Before 2010, the agency had rarely fined a company more than a $1 million. The $3.7 million penalty it issued against Enbridge for multiple violations associated with the 2010 spill was the largest to date. But, industry observers say that PHMSA is getting tougher and higher fines are likely.
For example, ExxonMobil, as of September, was still waiting for determination of the amount of a fine from a spill in its Silvertip line, in Yellowstone County, Montana, on July 1, 2011. That line was shut for 85 days. A rupture occurred after flooding scoured the river bottom and exposed the pipe. An estimated 42,000 gallons of oil leaked into Yellowstone River.
Regulatory workload
PHMSA's Quarterman said in a July presentation that the agency's workload from the past three years was greater than the seven-year period before that. She noted that the agency's funding is about $100 million annually and that President Barack Obama had sought an increase of about $67 million for fiscal year 2013, to nearly double the program's inspection and data staff. That increase has not received Congressional approval.

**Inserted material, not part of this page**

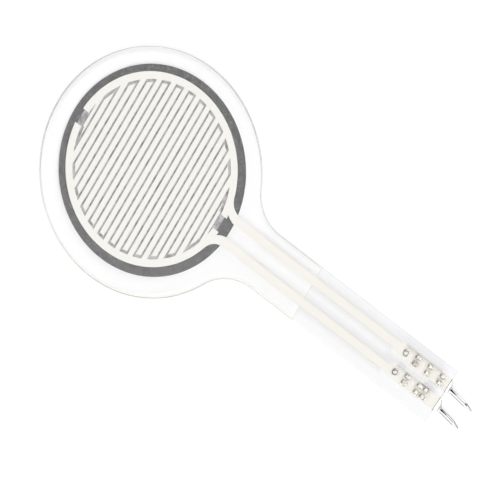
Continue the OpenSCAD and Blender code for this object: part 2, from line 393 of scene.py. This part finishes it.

Those oversight duties have been expanded. Operators of liquids pipelines and natural gas transmission have for nearly a decade been subject to a growing amount of federal regulation requiring them to document and report pipeline safety data in a systemic and comprehensive way. But only recently were operators of natural gas distribution pipeline systems required to develop a similar plan. The new rules, referred to as the Distribution Integrity Management Program, were approved in February 2010, but gave operators until August 2011 to be in compliance, require distribution companies to write and implement a program to identify assess and evaluate the integrity of their pipelines.
Based on estimates from state regulatory commissions, Black & Veatch Corp., an international engineering/consulting industry, estimates that during the next five to seven years, costs may run in the $15 billion to $20 billion range at the utility level, for testing and replacement of at-risk pipeline infrastructure. "Given its (cast iron) inherent structural weaknesses, operators are moving forward with assessment and remediation programs to upgrade their systems with more resilient materials," says Bill McAleb, managing director of oil and gas, management consulting division, Black & Veatch.
The American Gas Association (AGA), the trade association for gas distribution companies, in a June report, wrote about gas rates and utility-cost recovery. That report said, in part: "Related to programs that provide for the replacement of cast iron and bare steel infrastructure are programs that recover the cost of maintaining and improving pipeline integrity." It continued, "Twenty-two states have implemented infrastructure cost-recovery mechanisms, and rate stabilization tariffs provided accelerated cost recovery in seven states." In 2011, natural gas utilities invested nearly $6 billion in their distribution system, according to the AGA report.
At the end of 2011, according to PHMSA, plastic and steel pipe made up 97.3% of the mileage of gas distribution pipelines. For incidents occurring on gas distribution mains, 35 were on cast/wrought iron mains, 11% of the 2011 total. "However, only 2.7% of the total miles of main are cast/wrought iron; indicating that the proportion of incidents is over four times higher than the proportion of cast/wrought iron main mileage. Incidents on cast/wrought iron mains are also more likely to result in fatalities or injuries; 37% of the cast/wrought iron main incidents included a fatality or injury; compared to only 21% of the incidents on other types of mains," PHMSA reports say. "The consequences of incidents involving cast/wrought iron gas distribution facilities are also striking when looking at the total number of fatalities and injuries. Over 12% of fatalities and over 9% of injuries were on incident reports where cast/wrought iron is listed as the material type."
High-risk infrastructure
PHMSA's Quarterman in December 2011 wrote to the National Association of Regulatory Utility Commissions, thanking it for promoting rate mechanisms to encourage pipeline operators to repair or replace high-risk pipeline infrastructure. That letter recommended state public utility commissions consider accelerating work on the following kinds of high-risk intrastate gas infrastructure:
- Cast iron gas mains, which can be prone to failure as a result of graphitization or brittleness;
- Plastic pipe manufactured in the 1960s to the early 1980s, which is susceptible to premature failures as a result of brittle-like cracking;
- Mechanical couplings used for joining and pressure sealing pipe, which are prone to failure under certain conditions;
- Bare steel pipe without adequate corrosion control (i.e. cathodic protection or coating);
- Copper piping;
- Older pipe, if it is vulnerable to failure from time-dependent forces, such as corrosion, stress corrosion cracking, settlement, or cyclic fatigue factor; and
- Pipelines with inadequate construction records or assessments results to verify integrity.
Favorable rate structures enabling utilities to recover costs for infrastructure upgrade is likely to result in higher gas utility bills for customers. For example, the Florida Public Utility Commission in August agreed to allow three Florida natural gas companies to recover their costs for hastening pipeline replacement within 10 years.
Elsewhere, NiSource Inc. is undergoing a 1,000-mile pipeline modernization project of its gas transmission and distribution network of companies. The massive project will take place in Kentucky, Maryland, Ohio, Pennsylvania, Virginia and West Virginia. NiSource says it will invest more than $4 billion over 10 to 15 years to replace cast iron or bare steel pipelines. The DOT in April 2012 said it would lead efforts to expedite federal permitting for the project.
Also of concern for gas distribution companies and PHMSA are accidents caused by third parties. Annually about one-third of all pipeline incidents are caused by third-party excavations. AGA is cooperating with PHMSA's "Call Before You Dig" program, offering an 811 toll-free number to call for information about pipeline locations before beginning any excavation project.